What color is it? When I used a typewriter (long time ago, galaxy far, far away...) I had a shelf unit on my desk with all the colors we used, plus letterhead paper and envelopes. It's another relic from those days before Nerdperfect and MS Word.
Miss Fit:
See here!
Regards,
Frank
One of my earliest jobs was as a typographer and type designer.
Modern typefaces have a higher x height, i.e., the lower case characters are proportionately nearer to uppercase characters in height.
It makes them a lot easier to read. Palatino is a good example of such a face.
The original Times Roman had a pretty puny x height, causing designers to create Times New Roman.
When I was about 23 and living in L.A., there was this prick client I had named Mr. Ross, who owned a small shoe/clothing store.
He was never satisfied, and once when he asked me to design his logo I got so frustrated by his rejection of so many sample logos, I finally said, "What do you want me to do, design a whole new type face?"
Determined to get the $50 I was charging back then for a logo design, I ended up creating a new typeface for the old creep.
Now, more than 30 years later, Ross Dress For Less is still using the face I designed.
Not bad for $50, huh?
Cheap bastard.
Humph!
I spend days with radios that still use vacuum tubes and another part with the latest sub fingernail sized 15million transistor containing chips. Along the way I've met fonts many of them Arial and Zapf dingbats that come to mind for favorites and oddities. However I still have three dot matrix printers that can punch 6 part NCR or carbon forms. They still make them both, the forms and the printers.

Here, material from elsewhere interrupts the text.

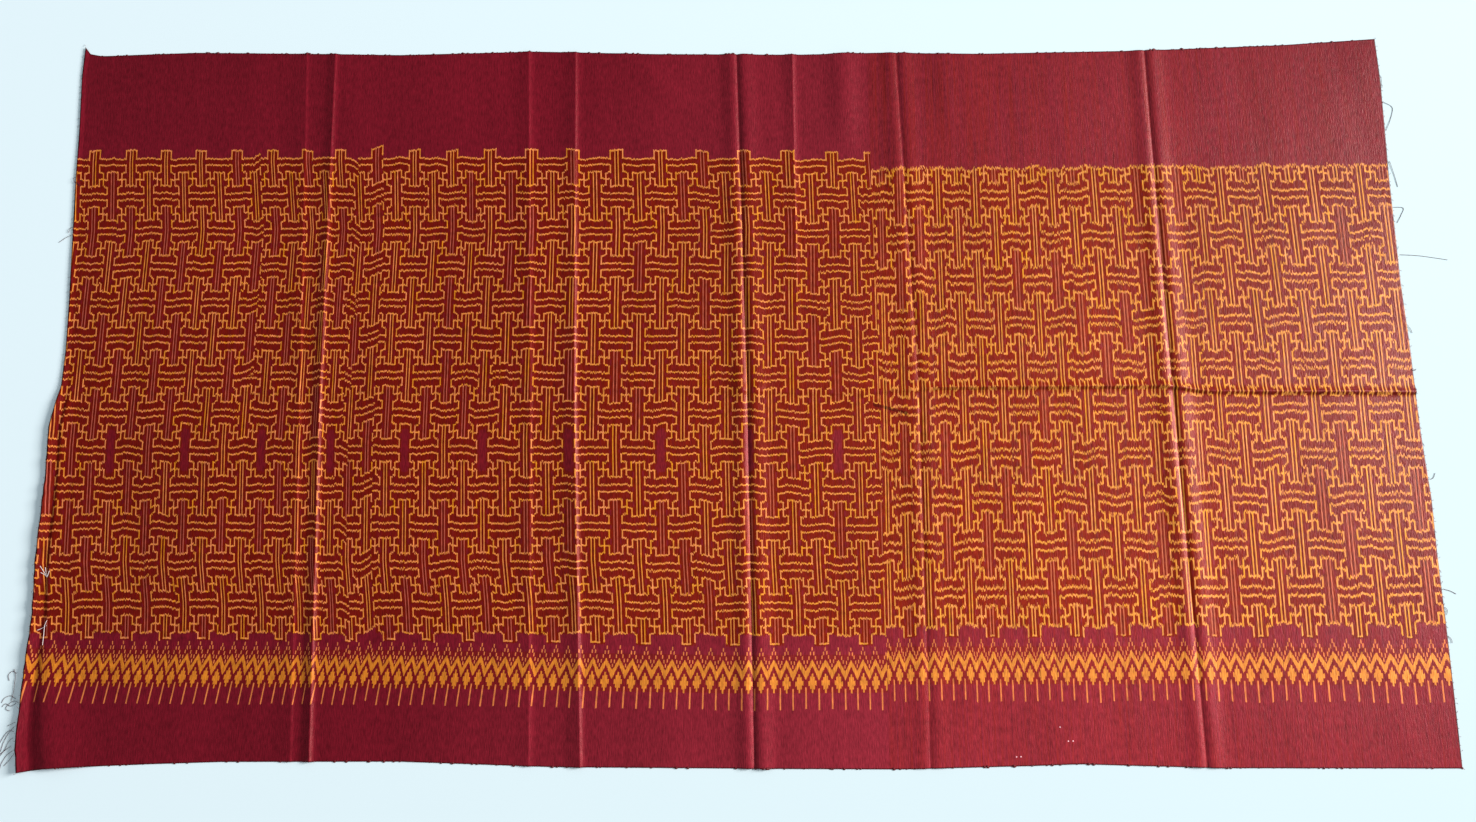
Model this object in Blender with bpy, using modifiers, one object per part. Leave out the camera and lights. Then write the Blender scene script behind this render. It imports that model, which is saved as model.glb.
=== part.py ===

I also predate M$word, Wordperfect, Wordstar, and magic pencil. Long live TECO. For those that grok 9999[S$hte$the$$]$ you're likely old
or like VI and emacs.
In the olden days before there was WYSIWYG [what you see is what you get] which supplanted wygins [what you get is no surprize] and that was predated by IBM Selctric or maybe a olivetti and korectype. Many of us depended on yellow #2 and still do.
Technology is not always new. Or good.
Eck!
Marc, standard maroon-ish carbon paper. I remember the paper packs that the Navy used, with all the different colors (including "goldenrod").
What was strange was seeing those rolled into daisywheel printers that were driven by DEC workstations. Talk about a meshing of old an new tech!